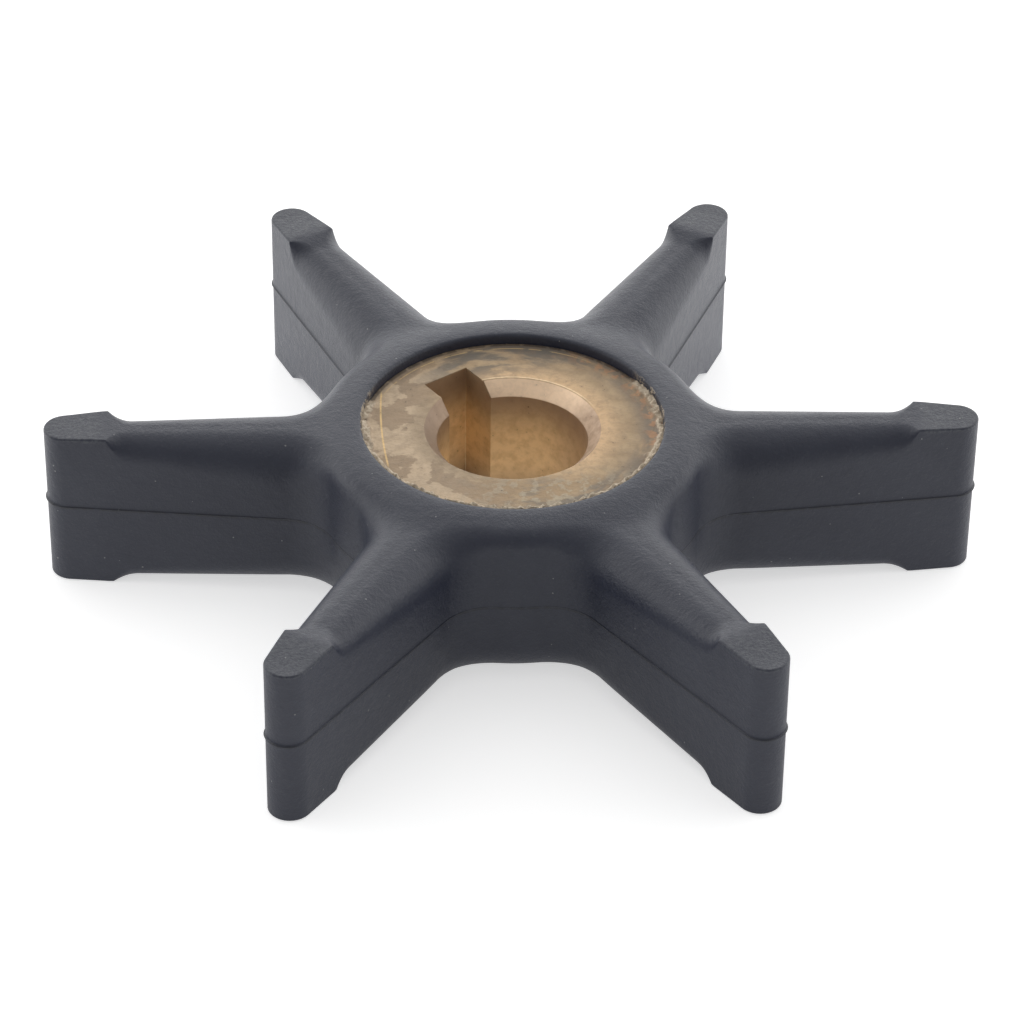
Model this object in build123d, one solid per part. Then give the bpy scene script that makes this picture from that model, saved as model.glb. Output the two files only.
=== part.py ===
from build123d import *
import math
import os

# Flexible-vane pump impeller.
# A rubber body with six vanes is moulded and bonded round a keyed brass hub.
# Z runs along the bore, the underside of the rubber hub lies on Z = 0 and one vane points along +X.

# Brass hub, turned and broached
BORE_RADIUS = 5.5
BRASS_WALL = 5.6
BRASS_RECESS = 0.78
CHAMFER_WIDTH = 0.95
CHAMFER_DEPTH = 1.05
KEYWAY_WIDTH = 3.8
KEYWAY_DEPTH = 2.75
KEYWAY_ANGLE = 125.0

# Rubber body: hub ring, vanes and tip pads
HUB_HEIGHT = 12.9
RUBBER_WALL = 2.85
VANES = 6
TIP_RADIUS = 34.1
TIP_ROUND = 1.58
VANE_TAPER = 6.5
VANE_ROOT_SINK = 2.8
VALLEY_ROUND = 4.2
RIDGE_STEP = 0.65
RIDGE_CREST = 0.9
ROOT_REACH = 2.25
RISE_RUN = 2.6
PAD_STEP = 0.3
PAD_LENGTH = 4.3
PAD_SLOPE_RUN = 1.6
PAD_SLOPE_DROP = 1.9

# How near two places must be to count as the same place
TOUCH = 0.01

# Sizes that follow from the driving dimensions
brass_radius = BORE_RADIUS + BRASS_WALL
brass_height = HUB_HEIGHT - 2 * BRASS_RECESS
keyway_reach = BORE_RADIUS + KEYWAY_DEPTH
hub_radius = brass_radius + RUBBER_WALL
mid_height = HUB_HEIGHT / 2
ridge_half = mid_height - RIDGE_STEP
pad_half = mid_height - PAD_STEP
pad_start = TIP_RADIUS - PAD_LENGTH
slope_start = pad_start - PAD_SLOPE_RUN
slope_foot = pad_half - PAD_SLOPE_DROP
rise_start = hub_radius + ROOT_REACH
rise_end = rise_start + RISE_RUN
beyond_tip = TIP_RADIUS + PAD_LENGTH

# The sides of a vane lean together towards a nose that is a full round.
lean = math.radians(VANE_TAPER)
nose_centre = TIP_RADIUS - TIP_ROUND
tangent_x = nose_centre + TIP_ROUND * math.sin(lean)
tangent_y = TIP_ROUND * math.cos(lean)


def half_width(reach):
    return tangent_y + (tangent_x - reach) * math.tan(lean)


# The roll along the rims leaves a narrow flat crest where the vane is thinnest.
rim_roll = half_width(pad_start) - RIDGE_CREST / 2


# Rubber body

def is_on_hub(corner):
    return abs(math.hypot(corner.X, corner.Y) - hub_radius) < TOUCH


# In plan the vanes run out of a round hub, with a generous round in each valley between them.
with BuildSketch() as plan:
    root_x = hub_radius - VANE_ROOT_SINK
    Circle(hub_radius)
    with PolarLocations(0, VANES):
        Polygon(
            (root_x, half_width(root_x)),
            (tangent_x, tangent_y),
            (tangent_x, -tangent_y),
            (root_x, -half_width(root_x)),
            align=None,
        )
        with Locations((nose_centre, 0)):
            Circle(TIP_ROUND)
    fillet(plan.vertices().filter_by(is_on_hub), VALLEY_ROUND)

# The upper half of the mould forms everything above the parting plane.
blank = extrude(plan.sketch, mid_height)

# A rim runs round the top of the blank as far as the pads.
def is_rim(edge):
    middle = edge @ 0.5
    return math.hypot(middle.X, middle.Y) < pad_start - TOUCH

def rolled(level):
    body = extrude(plan.sketch, level) & Cylinder(pad_start, HUB_HEIGHT)
    top = body.faces().sort_by(Axis.Z)[-1]
    return fillet(top.edges().filter_by(is_rim), rim_roll)

# The hub and the roots of the vanes stand at full height out to where the ridges begin to fall.
with BuildPart() as hub_limit:
    with BuildSketch():
        RegularPolygon(rise_start, VANES, major_radius=False, rotation=180 / VANES)
    extrude(amount=mid_height)
hub_body = rolled(mid_height) & hub_limit.part

# The ridges of the vanes lie a step lower and carry the same roll along their rims.
vane_limit = Pos(rise_end, 0, 0) * Box(
    beyond_tip,
    beyond_tip / 2,
    HUB_HEIGHT,
    align=(Align.MIN, Align.CENTER, Align.CENTER),
)
ridge = rolled(ridge_half) & vane_limit

# Between them a sloping length joins the end of the root to the start of the ridge.
root_end = hub_body.faces().filter_by(Axis.X).sort_by(Axis.X)[-1]
ridge_start = ridge.faces().filter_by(Axis.X).sort_by(Axis.X)[0]
rise = loft([root_end, ridge_start], ruled=True)

# Each vane ends in a taller pad with crisp edges, whose inner end slopes down into the ridge.
with BuildPart() as pad_envelope:
    with BuildSketch(Plane.XZ):
        Polygon(
            (slope_start, 0),
            (slope_start, slope_foot),
            (pad_start, pad_half),
            (beyond_tip, pad_half),
            (beyond_tip, 0),
            align=None,
        )
    extrude(amount=PAD_LENGTH, both=True)
pad = blank & pad_envelope.part

# Six like vanes stand round the hub, and the lower half is the mirror of the upper one.
vane = rise + ridge + pad
vanes = [vane.rotate(Axis.Z, index * 360 / VANES) for index in range(VANES)]
upper_half = hub_body + vanes
rubber_body = upper_half + mirror(upper_half, about=Plane.XY)

# The brass fills the bore of the rubber, apart from a shallow recess at each end.
brass_bore = Cylinder(brass_radius, HUB_HEIGHT)
rubber_vanes = Pos(0, 0, mid_height) * (rubber_body - brass_bore)

# Brass hub

# A turned sleeve has a chamfer at each mouth of its bore and one keyway broached right through.
with BuildPart(Plane.XY.offset(mid_height)) as brass:
    Cylinder(brass_radius, brass_height)
    Cylinder(BORE_RADIUS, brass_height, mode=Mode.SUBTRACT)
    mouths = brass.edges().filter_by(GeomType.CIRCLE).sort_by(SortBy.RADIUS)[:2]
    chamfer(mouths, CHAMFER_WIDTH, CHAMFER_DEPTH)
    with Locations(Rotation(0, 0, KEYWAY_ANGLE)):
        Box(
            keyway_reach,
            KEYWAY_WIDTH,
            brass_height,
            align=(Align.MIN, Align.CENTER, Align.CENTER),
            mode=Mode.SUBTRACT,
        )
brass_hub = brass.part

os.makedirs("parts", exist_ok=True)
export_step(rubber_vanes, "parts/rubber_vanes.step")
export_step(brass_hub, "parts/brass_hub.step")
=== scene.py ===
import math

import bmesh
import bpy
from mathutils import Matrix, Vector, noise


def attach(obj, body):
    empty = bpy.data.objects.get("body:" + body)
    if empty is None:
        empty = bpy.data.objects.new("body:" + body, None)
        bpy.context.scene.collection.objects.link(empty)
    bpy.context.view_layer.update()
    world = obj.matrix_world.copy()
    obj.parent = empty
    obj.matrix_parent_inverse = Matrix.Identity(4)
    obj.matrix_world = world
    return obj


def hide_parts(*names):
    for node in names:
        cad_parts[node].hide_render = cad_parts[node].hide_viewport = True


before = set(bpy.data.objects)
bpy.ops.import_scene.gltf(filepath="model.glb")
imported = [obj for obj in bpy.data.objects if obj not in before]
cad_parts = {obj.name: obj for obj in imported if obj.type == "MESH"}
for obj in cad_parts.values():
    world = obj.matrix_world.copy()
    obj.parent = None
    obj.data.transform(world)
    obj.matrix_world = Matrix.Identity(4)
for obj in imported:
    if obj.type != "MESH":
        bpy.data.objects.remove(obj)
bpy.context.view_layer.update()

# Rubber vanes
# One moulding of charcoal rubber: a hub ring and six vanes with thick tip pads.
# It is moulded round the brass in a two-part mould, whose joint leaves a line of flash.

MM = 0.001
VANES = 6
HALF_PITCH = math.radians(180 / VANES)

# Plan of the moulding
HUB_WALL = 14.4
LIP_RADIUS = 11.22
TIP_RADIUS = 33.94
NOSE = 1.58
TAPER = math.radians(6.5)
VALLEY = 4.2

# Heights, and the reaches between which the top eases from one level to the next
HUB_HEIGHT = 12.9
HUB_LEVEL = HUB_HEIGHT / 2
HUB_FALL_START = 11.6
HUB_FALL_END = 15.2
PAD_RISE = 27.4
PAD_START = 29.4
PAD_RISE_END = PAD_START + 0.3
PAD_TOE = 33.0

# Heights from the middle, half width of the crest and roll of the hub, for the upper and lower half
HALVES = {
    1: {"ridge": 6.0, "pad heel": 6.3, "pad toe": 6.17, "crest": 0.35, "hub roll": 1.2},
    -1: {"ridge": 6.08, "pad heel": 6.42, "pad toe": 6.42, "crest": 0.95, "hub roll": 2.8},
}
LARGEST_ROLL = 3.0
CRISP_ROLL = 0.14
ROLL_RUN_OUT = 1.55
# Powers of the curve by which the roll runs out, from the full side and from the crisp side
FULL_POWER = 2.4
CRISP_POWER = 0.9

# The draft is full at the first of these columns and has run out at the second.
DRAFT = math.tan(math.radians(1.4))
DRAFT_COLUMNS = (6, 24)

# Flash at the joint of the mould, which lies a little above the middle
PARTING = 0.18
FLASH = 0.07
NOSE_FLASH = 0.115
LEAST_FLASH = 0.02
FLASH_HALF = 0.05
FLASH_GROWS = (14, 22)
NOSE_FLASH_GROWS = (32.6, 33.7)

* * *

■ Set problem:
Without changing anything, quote the lines from the top of the data to the line that contains "TOUCH = 0.01", including that line.

■ Completed exercise:
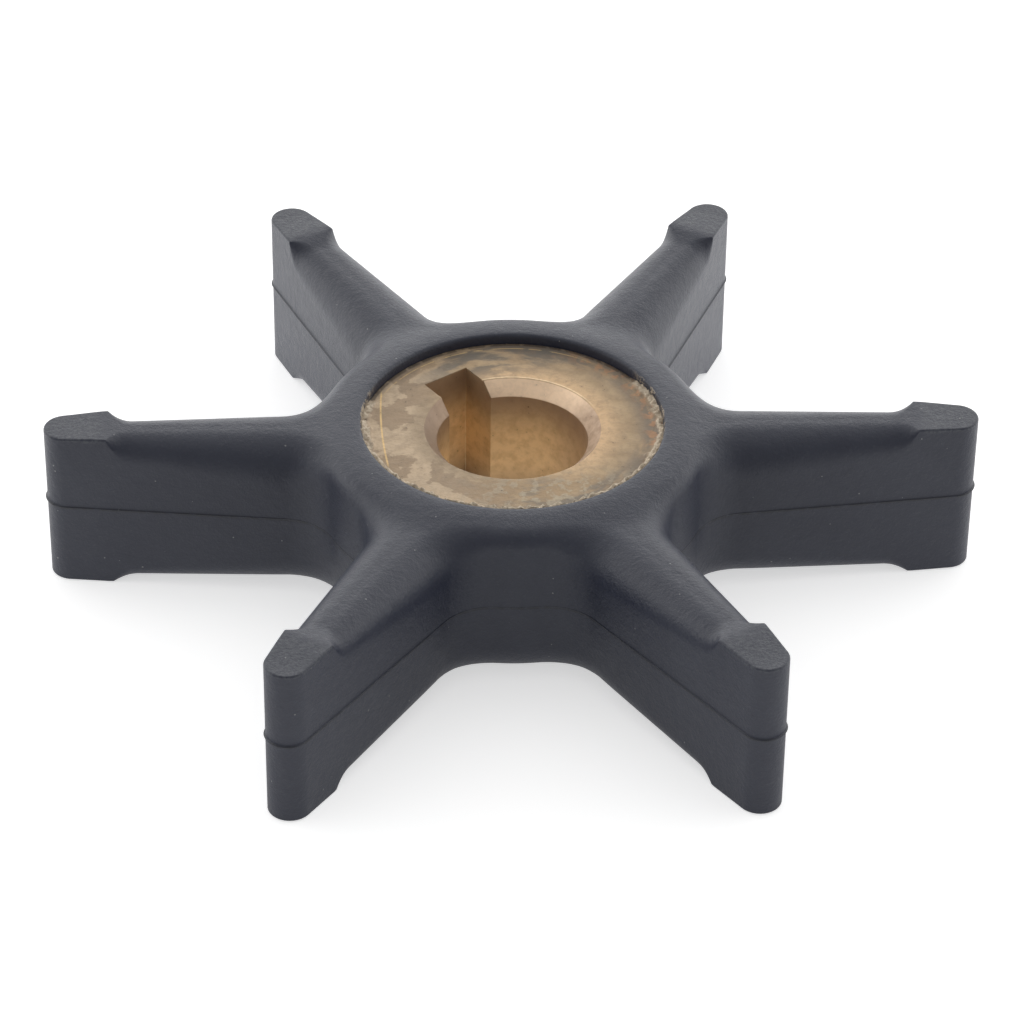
Model this object in build123d, one solid per part. Then give the bpy scene script that makes this picture from that model, saved as model.glb. Output the two files only.
=== part.py ===
from build123d import *
import math
import os

# Flexible-vane pump impeller.
# A rubber body with six vanes is moulded and bonded round a keyed brass hub.
# Z runs along the bore, the underside of the rubber hub lies on Z = 0 and one vane points along +X.

# Brass hub, turned and broached
BORE_RADIUS = 5.5
BRASS_WALL = 5.6
BRASS_RECESS = 0.78
CHAMFER_WIDTH = 0.95
CHAMFER_DEPTH = 1.05
KEYWAY_WIDTH = 3.8
KEYWAY_DEPTH = 2.75
KEYWAY_ANGLE = 125.0

# Rubber body: hub ring, vanes and tip pads
HUB_HEIGHT = 12.9
RUBBER_WALL = 2.85
VANES = 6
TIP_RADIUS = 34.1
TIP_ROUND = 1.58
VANE_TAPER = 6.5
VANE_ROOT_SINK = 2.8
VALLEY_ROUND = 4.2
RIDGE_STEP = 0.65
RIDGE_CREST = 0.9
ROOT_REACH = 2.25
RISE_RUN = 2.6
PAD_STEP = 0.3
PAD_LENGTH = 4.3
PAD_SLOPE_RUN = 1.6
PAD_SLOPE_DROP = 1.9

# How near two places must be to count as the same place
TOUCH = 0.01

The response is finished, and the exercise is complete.